Right now, she's also working with a Montreal police program called Les Survivants, or Survivors — a project to prevent sexual exploitation, support survivors of the sex trade and educate the public.
Kyra is part of the latest addition to the project: a team of Indigenous survivors involved in outreach work and prevention, set up with $225,000 in funding from the province that's to last three years.
Const. Josée Mensales, the co-founder of the Survivor program, said the point is to help prevent more girls and boys from being preyed upon, while also giving hope to those still caught up in the sex trade.
"We don't want people defining themselves just as victims. It's more than that. Your past makes the strong person you've become. But it does not define you," Mensales said.
More help needed for those not ready to leave
"What about women who are not ready to get out of [the sex trade]?" said Jessica Quijano, the co-ordinator of the Iskweu project, which works to reduce and eradicate the number of missing and murdered Indigenous women and girls of Quebec.
"My issues with these programs is that it's always about getting out of it and having these success stories."
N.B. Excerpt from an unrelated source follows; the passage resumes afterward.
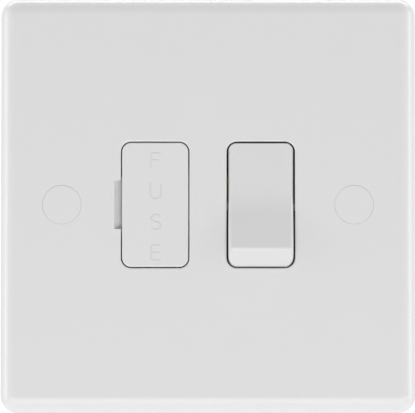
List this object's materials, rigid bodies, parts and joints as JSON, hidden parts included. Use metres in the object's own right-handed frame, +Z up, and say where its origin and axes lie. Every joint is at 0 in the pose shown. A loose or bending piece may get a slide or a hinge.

"It creates a lot of stigma and taboo for women who are not ready necessarily to get out of the industry," she said. "We should be supportive of those women, regardless of whether they're doing sex work or not."
Quijano suggests the funding would be better spent by community organizations, to increase the number of outreach workers in Montreal, rather than having that money go to police, with their history of abuse and discrimination against Indigenous people.
"I think it's positive if you're going to have Indigenous voices within a program like that, but anything in regards to the SPVM — I'm always very cautious."